→ **WRITTEN INSTRUCTION**
Take the listing and print it in full, exactly as given.

→ **PROVIDED DATA**
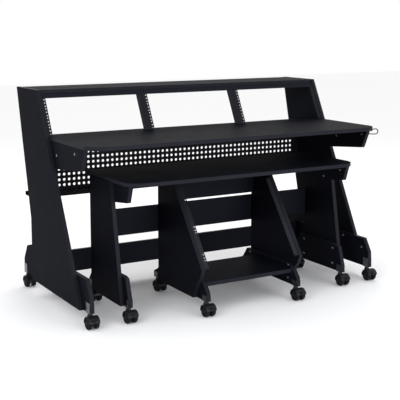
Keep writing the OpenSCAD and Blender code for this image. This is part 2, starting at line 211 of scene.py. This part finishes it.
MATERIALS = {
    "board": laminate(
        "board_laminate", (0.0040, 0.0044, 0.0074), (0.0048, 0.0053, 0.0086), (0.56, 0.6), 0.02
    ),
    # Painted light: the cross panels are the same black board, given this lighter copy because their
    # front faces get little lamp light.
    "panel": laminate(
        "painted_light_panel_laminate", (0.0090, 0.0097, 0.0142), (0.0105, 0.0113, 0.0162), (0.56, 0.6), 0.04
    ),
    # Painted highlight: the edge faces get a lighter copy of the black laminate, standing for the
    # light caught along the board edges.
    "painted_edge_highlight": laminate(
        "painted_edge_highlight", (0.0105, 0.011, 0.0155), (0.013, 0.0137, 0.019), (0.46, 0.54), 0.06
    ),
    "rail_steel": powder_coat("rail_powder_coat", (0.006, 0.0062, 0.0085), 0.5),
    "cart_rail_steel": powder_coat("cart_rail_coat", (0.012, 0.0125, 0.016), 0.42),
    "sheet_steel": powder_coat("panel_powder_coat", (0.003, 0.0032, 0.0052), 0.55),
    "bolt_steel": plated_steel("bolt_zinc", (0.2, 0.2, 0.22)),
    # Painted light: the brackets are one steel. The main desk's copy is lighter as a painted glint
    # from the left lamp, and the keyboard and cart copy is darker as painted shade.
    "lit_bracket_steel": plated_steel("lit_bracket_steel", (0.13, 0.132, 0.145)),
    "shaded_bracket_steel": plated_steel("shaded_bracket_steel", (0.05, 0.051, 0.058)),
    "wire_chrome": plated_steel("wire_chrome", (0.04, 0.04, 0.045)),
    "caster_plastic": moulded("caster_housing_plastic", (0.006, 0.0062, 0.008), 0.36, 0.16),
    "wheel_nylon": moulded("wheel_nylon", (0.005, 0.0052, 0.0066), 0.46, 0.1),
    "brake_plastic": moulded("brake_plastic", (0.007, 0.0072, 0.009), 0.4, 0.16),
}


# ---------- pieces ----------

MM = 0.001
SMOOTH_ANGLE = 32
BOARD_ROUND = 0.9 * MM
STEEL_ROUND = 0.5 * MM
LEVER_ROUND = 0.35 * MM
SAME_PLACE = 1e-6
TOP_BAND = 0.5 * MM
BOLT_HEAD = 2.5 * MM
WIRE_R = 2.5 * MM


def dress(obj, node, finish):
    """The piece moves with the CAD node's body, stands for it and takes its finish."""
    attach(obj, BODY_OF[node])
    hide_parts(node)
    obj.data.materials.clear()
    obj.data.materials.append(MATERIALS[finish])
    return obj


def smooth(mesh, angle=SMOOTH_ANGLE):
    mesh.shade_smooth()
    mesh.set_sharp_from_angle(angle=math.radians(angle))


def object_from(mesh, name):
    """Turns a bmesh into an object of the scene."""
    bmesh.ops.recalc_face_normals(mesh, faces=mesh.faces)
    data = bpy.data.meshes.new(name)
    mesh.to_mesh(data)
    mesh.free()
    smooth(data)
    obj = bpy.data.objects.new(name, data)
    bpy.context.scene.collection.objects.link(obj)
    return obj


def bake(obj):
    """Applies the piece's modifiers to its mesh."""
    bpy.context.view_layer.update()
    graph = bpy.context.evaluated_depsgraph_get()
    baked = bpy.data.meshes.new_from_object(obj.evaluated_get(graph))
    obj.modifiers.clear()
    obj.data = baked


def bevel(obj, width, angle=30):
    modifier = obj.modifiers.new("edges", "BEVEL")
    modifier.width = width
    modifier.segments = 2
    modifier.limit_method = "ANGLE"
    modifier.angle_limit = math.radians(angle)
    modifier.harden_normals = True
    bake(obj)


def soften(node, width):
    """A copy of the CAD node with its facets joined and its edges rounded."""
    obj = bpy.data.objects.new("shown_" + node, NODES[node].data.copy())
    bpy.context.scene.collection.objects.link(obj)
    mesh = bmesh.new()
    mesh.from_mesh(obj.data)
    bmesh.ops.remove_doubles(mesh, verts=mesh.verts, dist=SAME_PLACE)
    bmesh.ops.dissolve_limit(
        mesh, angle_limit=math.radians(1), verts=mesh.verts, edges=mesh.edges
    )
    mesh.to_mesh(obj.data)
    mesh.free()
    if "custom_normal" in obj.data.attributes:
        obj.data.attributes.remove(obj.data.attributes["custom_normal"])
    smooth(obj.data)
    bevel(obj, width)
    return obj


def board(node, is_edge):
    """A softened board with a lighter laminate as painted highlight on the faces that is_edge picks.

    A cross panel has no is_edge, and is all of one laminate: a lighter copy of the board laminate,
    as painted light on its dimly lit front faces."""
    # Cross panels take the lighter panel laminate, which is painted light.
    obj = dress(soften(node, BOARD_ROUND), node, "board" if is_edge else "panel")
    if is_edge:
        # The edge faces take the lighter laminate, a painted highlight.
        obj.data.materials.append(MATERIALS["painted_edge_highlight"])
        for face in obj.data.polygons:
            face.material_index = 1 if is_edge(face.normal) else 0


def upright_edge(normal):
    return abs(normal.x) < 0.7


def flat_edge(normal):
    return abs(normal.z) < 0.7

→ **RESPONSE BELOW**
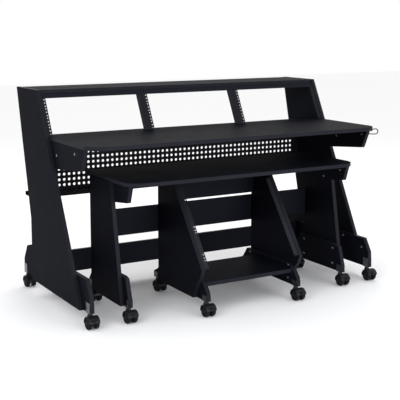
Keep writing the OpenSCAD and Blender code for this image. This is part 2, starting at line 211 of scene.py. This part finishes it.
MATERIALS = {
    "board": laminate(
        "board_laminate", (0.0040, 0.0044, 0.0074), (0.0048, 0.0053, 0.0086), (0.56, 0.6), 0.02
    ),
    # Painted light: the cross panels are the same black board, given this lighter copy because their
    # front faces get little lamp light.
    "panel": laminate(
        "painted_light_panel_laminate", (0.0090, 0.0097, 0.0142), (0.0105, 0.0113, 0.0162), (0.56, 0.6), 0.04
    ),
    # Painted highlight: the edge faces get a lighter copy of the black laminate, standing for the
    # light caught along the board edges.
    "painted_edge_highlight": laminate(
        "painted_edge_highlight", (0.0105, 0.011, 0.0155), (0.013, 0.0137, 0.019), (0.46, 0.54), 0.06
    ),
    "rail_steel": powder_coat("rail_powder_coat", (0.006, 0.0062, 0.0085), 0.5),
    "cart_rail_steel": powder_coat("cart_rail_coat", (0.012, 0.0125, 0.016), 0.42),
    "sheet_steel": powder_coat("panel_powder_coat", (0.003, 0.0032, 0.0052), 0.55),
    "bolt_steel": plated_steel("bolt_zinc", (0.2, 0.2, 0.22)),
    # Painted light: the brackets are one steel. The main desk's copy is lighter as a painted glint
    # from the left lamp, and the keyboard and cart copy is darker as painted shade.
    "lit_bracket_steel": plated_steel("lit_bracket_steel", (0.13, 0.132, 0.145)),
    "shaded_bracket_steel": plated_steel("shaded_bracket_steel", (0.05, 0.051, 0.058)),
    "wire_chrome": plated_steel("wire_chrome", (0.04, 0.04, 0.045)),
    "caster_plastic": moulded("caster_housing_plastic", (0.006, 0.0062, 0.008), 0.36, 0.16),
    "wheel_nylon": moulded("wheel_nylon", (0.005, 0.0052, 0.0066), 0.46, 0.1),
    "brake_plastic": moulded("brake_plastic", (0.007, 0.0072, 0.009), 0.4, 0.16),
}


# ---------- pieces ----------

MM = 0.001
SMOOTH_ANGLE = 32
BOARD_ROUND = 0.9 * MM
STEEL_ROUND = 0.5 * MM
LEVER_ROUND = 0.35 * MM
SAME_PLACE = 1e-6
TOP_BAND = 0.5 * MM
BOLT_HEAD = 2.5 * MM
WIRE_R = 2.5 * MM


def dress(obj, node, finish):
    """The piece moves with the CAD node's body, stands for it and takes its finish."""
    attach(obj, BODY_OF[node])
    hide_parts(node)
    obj.data.materials.clear()
    obj.data.materials.append(MATERIALS[finish])
    return obj


def smooth(mesh, angle=SMOOTH_ANGLE):
    mesh.shade_smooth()
    mesh.set_sharp_from_angle(angle=math.radians(angle))


def object_from(mesh, name):
    """Turns a bmesh into an object of the scene."""
    bmesh.ops.recalc_face_normals(mesh, faces=mesh.faces)
    data = bpy.data.meshes.new(name)
    mesh.to_mesh(data)
    mesh.free()
    smooth(data)
    obj = bpy.data.objects.new(name, data)
    bpy.context.scene.collection.objects.link(obj)
    return obj


def bake(obj):
    """Applies the piece's modifiers to its mesh."""
    bpy.context.view_layer.update()
    graph = bpy.context.evaluated_depsgraph_get()
    baked = bpy.data.meshes.new_from_object(obj.evaluated_get(graph))
    obj.modifiers.clear()
    obj.data = baked


def bevel(obj, width, angle=30):
    modifier = obj.modifiers.new("edges", "BEVEL")
    modifier.width = width
    modifier.segments = 2
    modifier.limit_method = "ANGLE"
    modifier.angle_limit = math.radians(angle)
    modifier.harden_normals = True
    bake(obj)


def soften(node, width):
    """A copy of the CAD node with its facets joined and its edges rounded."""
    obj = bpy.data.objects.new("shown_" + node, NODES[node].data.copy())
    bpy.context.scene.collection.objects.link(obj)
    mesh = bmesh.new()
    mesh.from_mesh(obj.data)
    bmesh.ops.remove_doubles(mesh, verts=mesh.verts, dist=SAME_PLACE)
    bmesh.ops.dissolve_limit(
        mesh, angle_limit=math.radians(1), verts=mesh.verts, edges=mesh.edges
    )
    mesh.to_mesh(obj.data)
    mesh.free()
    if "custom_normal" in obj.data.attributes:
        obj.data.attributes.remove(obj.data.attributes["custom_normal"])
    smooth(obj.data)
    bevel(obj, width)
    return obj


def board(node, is_edge):
    """A softened board with a lighter laminate as painted highlight on the faces that is_edge picks.

    A cross panel has no is_edge, and is all of one laminate: a lighter copy of the board laminate,
    as painted light on its dimly lit front faces."""
    # Cross panels take the lighter panel laminate, which is painted light.
    obj = dress(soften(node, BOARD_ROUND), node, "board" if is_edge else "panel")
    if is_edge:
        # The edge faces take the lighter laminate, a painted highlight.
        obj.data.materials.append(MATERIALS["painted_edge_highlight"])
        for face in obj.data.polygons:
            face.material_index = 1 if is_edge(face.normal) else 0


def upright_edge(normal):
    return abs(normal.x) < 0.7


def flat_edge(normal):
    return abs(normal.z) < 0.7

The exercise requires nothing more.